Rafael Lemos

Rafael Fonseca Lemos, 49 anos, é atleticano. Quando bebê, a primeira palavra que pronunciou foi Atlético, para desapontamento de sua mãe, que, talvez por isso, tenha virado coxa-branca. Advogado e amante da Língua Portuguesa, fez do Atlético sua lei e do atleticanismo sua cartilha. Foi colunista da Furacao.com de 2007 a 2009.

 

 

Curitiba: ame-a ou deixe-a crescer (em paz)!

28/01/2008


Na última sexta-feira, à noite, fui, em companhia de minha linda namorada – Edith Aragão – e de minha querida Mãe – Dona Cleonice – assistir, no SESC da Esquina, ao lançamento do CD "No País de Alice", obra na qual a cantora Rogéria Holtz interpreta canções compostas por Alice Ruiz - esposa do inesquecível Paulo Leminski - em parceria com feras da MPB, como Itamar Assumpção, Arnaldo Antunes, Zé Miguel Wisnik, Zeca Baleiro, Alzira Espíndola e Paulo Tatit.

Eram 19h20 quando as cortinas do teatro do SESC da Esquina se abriram e revelaram diante dos nossos olhos a cantora Rogéria Holtz, ainda melhor e mais talentosa do que a jornalista e apresentadora Rogéria Holtz, até então a personagem por nós mais conhecida. Nos setenta e cinco minutos que se seguiram, fomos presenteados com um show daqueles que valem o ingresso.

Rogéria Holtz – paulista de nascimento, mas curitibana de coração – entregou-se de corpo e alma ao público que lotou a sala de espetáculos. Tocou violão e conversou com a platéia. Recebeu músicos convidados e interagiu com Alice Ruiz - que ocupava um dos lugares da primeira fila e de lá saía para declamar alguns trechos de poemas.

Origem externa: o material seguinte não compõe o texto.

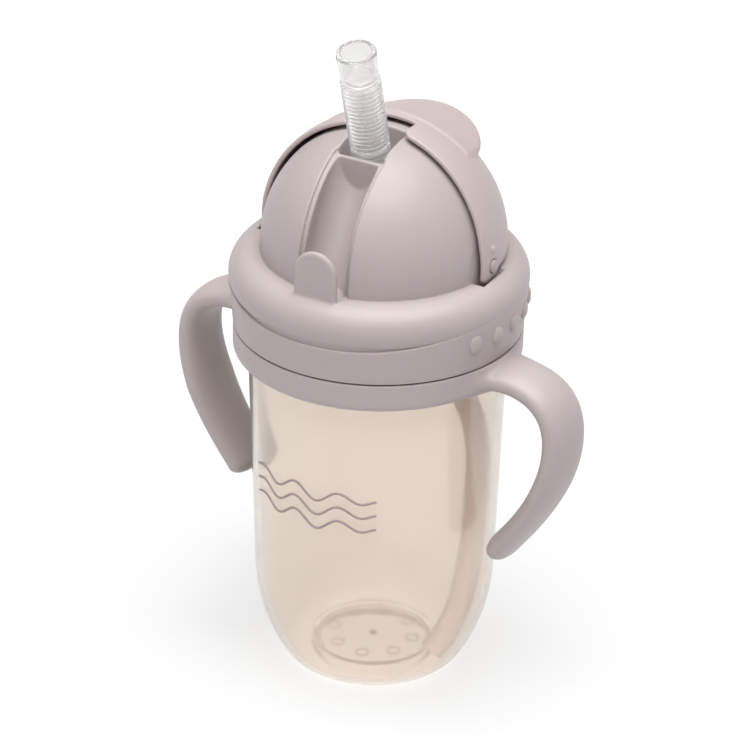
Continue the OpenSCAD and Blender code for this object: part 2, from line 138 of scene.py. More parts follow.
class Turned:
    """Signed distance to a solid of revolution, looked up in a table of its section."""

    def __init__(self, points, step=0.15, margin=3.0):
        pts = np.array(points, float)
        self.step = step
        self.low = np.array([-1.0, pts[:, 1].min() - margin])
        size = np.array([pts[:, 0].max() + margin, pts[:, 1].max() + margin]) - self.low
        self.shape = np.ceil(size / step).astype(int) + 2
        r = self.low[0] + step * np.arange(self.shape[0])
        z = self.low[1] + step * np.arange(self.shape[1])
        rr, zz = np.meshgrid(np.abs(r), z, indexing="ij")
        far = np.full(rr.shape, 1e9)
        inside = np.zeros(rr.shape, bool)
        for (ax, az), (bx, bz) in zip(pts, np.roll(pts, -1, axis=0)):
            ex, ez = bx - ax, bz - az
            length = ex * ex + ez * ez
            if length < 1e-12:
                continue
            # edges on the axis are inside the solid, so they bound nothing
            t = np.clip(((rr - ax) * ex + (zz - az) * ez) / length, 0, 1)
            if not (abs(ax) < 1e-6 and abs(bx) < 1e-6):
                far = np.minimum(far, (rr - ax - t * ex) ** 2 + (zz - az - t * ez) ** 2)
            if abs(ez) > 1e-12:
                cross = ((az > zz) != (bz > zz)) & (rr < ax + ex * (zz - az) / ez)
                inside ^= cross
        self.table = np.where(inside, -1, 1) * np.sqrt(far)

    def __call__(self, r, z):
        u = (np.clip(r, 0, 1e3) - self.low[0]) / self.step
        v = (z - self.low[1]) / self.step
        u = np.clip(u, 0, self.shape[0] - 1.001)
        v = np.clip(v, 0, self.shape[1] - 1.001)
        i, j = u.astype(int), v.astype(int)
        u, v = u - i, v - j
        t = self.table
        return ((t[i, j] * (1 - u) + t[i + 1, j] * u) * (1 - v)
                + (t[i, j + 1] * (1 - u) + t[i + 1, j + 1] * u) * v)


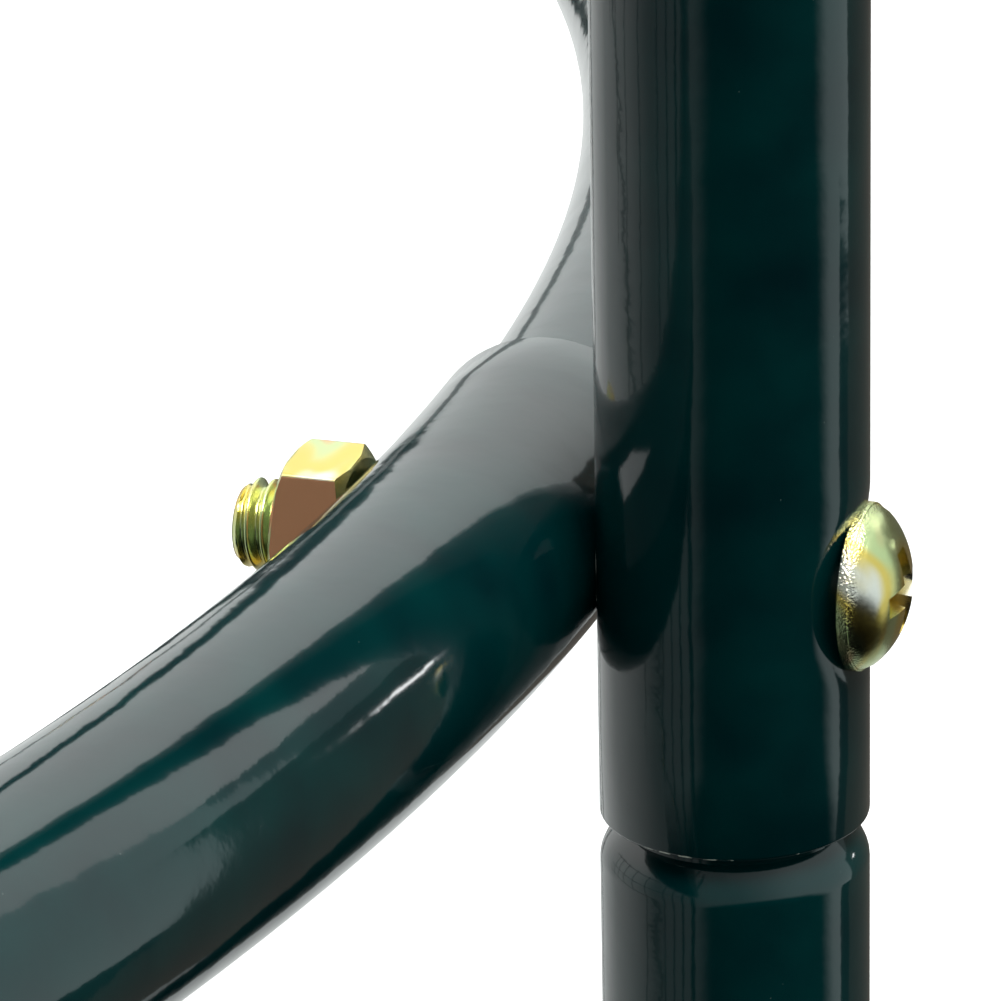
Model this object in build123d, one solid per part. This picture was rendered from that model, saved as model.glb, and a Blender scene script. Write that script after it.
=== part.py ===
from build123d import *

# A walk-through garden arch for climbing plants, bolted together from sectional steel tube.
# Three bows stand one behind the other and straight rails run from front to rear over them.
# Every tube that meets another end to end has one plain end, which is the sleeve, over one
# end that is drawn down to a narrower neck. One screw goes through each crossing of a bow
# and a rail, with its head on the rail and its nut inside the arch.
#
# Millimetres. X runs across the arch, Y from front to rear, Z up. The origin is on the
# ground, in the middle of the arch.

import os
from math import cos, degrees, radians, sin, sqrt

# ---------------------------------------------------------------- driving dimensions

# The arch
leg_spacing = 1200.0  # between the axes of a bow's two legs
bow_spacing = 450.0  # from one bow to the next
springing_height = 1975.0  # where the straight legs end
shoulder_radius = 290.0  # bend at each shoulder, at the tube's axis
shoulder_turn = 65.0  # degrees, how far the shoulder bends before the flatter crown

# The tube
tube_od = 17.0
tube_wall = 1.2
swage_clearance = 0.1  # on the radius, between a neck and its sleeve
swage_taper = 2.4  # length of the cone from the full tube to the neck
lap = 15.8  # from a joint's screw to the sleeve's end, and to the neck's end
shoulder_neck_shown = 130.0  # bare neck below a shoulder joint
straight_neck_shown = 0.8  # bare neck at a straight joint

# Where the rails cross the bows
top_rail_drop = 160.0  # from the springing down to the highest side rail
side_rails = 5
leg_joint_rail = 3  # the side rail whose screw also joins the two parts of the leg
shoulder_joint_turn = 45.0  # degrees round the shoulder bend
crown_rail_step = 15.5  # degrees between the rails of the crown
rail_overhang = 60.0  # past the axes of the outer bows

# Fasteners
thread_od = 5.9
hole_od = 6.4
thread_clearance = 0.05  # on the radius, inside the nut
head_od = 10.5
head_height = 3.3
head_edge = 0.5  # straight side below the dome
recess_width = 1.1
recess_length = 5.6
recess_depth = 1.9
nut_across_flats = 10.0
nut_height = 4.9
thread_shown = 2.7  # past the nut
thread_chamfer = 0.5
seat_depth = 0.5  # how far the tube is pressed flat under a head or a nut
seat_margin = 0.6  # round the head or the nut

# Ends
cap_wall = 1.7
cap_base = 4.0
cap_height = 28.0
cap_clearance = 0.05  # on the radius, over the leg
cap_edge = 1.5
plug_head = 2.6
plug_round = 1.4
plug_depth = 14.0
plug_clearance = 0.05  # on the radius, in the rail

# ---------------------------------------------------------------- worked-out sizes

tube_r = tube_od / 2
bore_r = tube_r - tube_wall
neck_r = bore_r - swage_clearance
neck_bore_r = neck_r - tube_wall
half_spacing = leg_spacing / 2

# The side rails share out the leg's straight length, from the ground up.
rail_pitch = (springing_height - top_rail_drop) / side_rails

# Two crossed tubes settle into each other until the edges of their screw holes bear.
hole_r = hole_od / 2
nest_gap = 0.01
nest = 2 * (tube_r - sqrt(tube_r**2 - hole_r**2 / 2)) - nest_gap
rail_offset = tube_od - nest  # from a bow's axis to the axis of a rail over it

head_seat = tube_r - seat_depth  # from a rail's axis
nut_seat = tube_r - seat_depth  # from a bow's axis
grip = head_seat + rail_offset + nut_seat
screw_length = grip + nut_height + thread_shown

# The crown's arc runs on smoothly from both shoulder bends.
crown_drop = (half_spacing - shoulder_radius) / cos(radians(shoulder_turn))
crown_radius = shoulder_radius + crown_drop
crown_centre_z = springing_height - crown_drop * sin(radians(shoulder_turn))


# ---------------------------------------------------------------- where things are


def bow_point(turn):
    """The point (x, z) of a bow's axis whose outward normal stands at this angle."""
    if turn < shoulder_turn:
        centre_x, centre_z, radius = half_spacing - shoulder_radius, springing_height, shoulder_radius
    elif turn > 180 - shoulder_turn:
        centre_x, centre_z, radius = shoulder_radius - half_spacing, springing_height, shoulder_radius
    else:
        centre_x, centre_z, radius = 0.0, crown_centre_z, crown_radius
    return centre_x + radius * cos(radians(turn)), centre_z + radius * sin(radians(turn))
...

E, sobretudo, Rogéria cantou. Cantou com a qualidade vocal das grandes intérpretes. Interpretou com a emoção das grandes cantoras e soube ser simples e bela, como só os grandes artistas conseguem – de fato – ser. Rogéria Holtz, naquela noite, não tocou acordes, tocou almas. Saímos melhores do teatro. A Arte cumprira – uma vez mais – sua missão: “retomar a paixão, o sonho, a fantasia e o mistério, explorando um universo situado além das aparências sensíveis”.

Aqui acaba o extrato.